Paul writes, “Without controversy, great is the mystery of godliness; God manifest in the flesh,” and do I dare to say that’s why I have problems with some of the movies that come out, where you’ve got an actor pretending to be Jesus. Now, I understand they’re are trying to make the Bible come alive, and we’re going to see it in action before us. But wait a minute! God manifest in the flesh? And some human, some actor—no matter how good an actor he may be—is going to portray God manifest in the flesh? I think it’s an abomination, in my opinion.
Tom: Dave, on a personal level, when I find verses—this is helpful to me—when I find verses in which I try to, out of my own understanding, come to a conclusion about God, the caution for me is, I had better not diminish God’s character, or the term we use is “anthropomorphize.” In other words, He is human, He is in the flesh, but He is God. So, to give Him attributes or qualities that come out of my own imagination, or my own flesh, that can be a problem.

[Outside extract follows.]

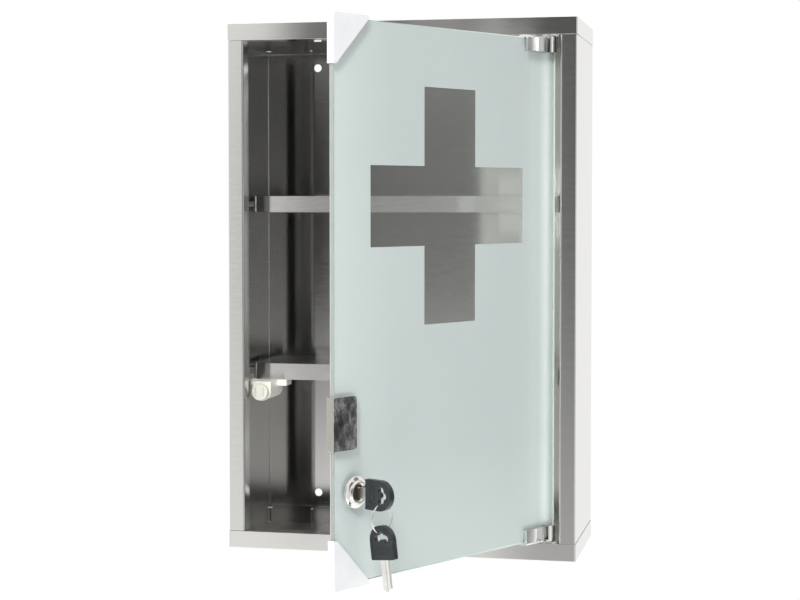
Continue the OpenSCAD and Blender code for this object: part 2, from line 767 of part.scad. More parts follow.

Dave: And in the movies, they try to make him a “regular guy,” generally, or often, and he kind of talks a little slangy or whatever, and a good buddy to His disciples—I don't think so. I don’t know, but you can’t portray God in the flesh. But it’s a mystery, and He did become a man; He is genuine man, He is fully God and fully man.
Tom: Perfect, sinless.
Dave: Right. The real man, as God intended man to be. And He has lifted us up, and we will be like Him because of our faith in His death for our sins.
Tom: So, our caution is, go with what the Scriptures say, don’t go beyond it, don’t fall short of it. As best you can, understand God according to His Word.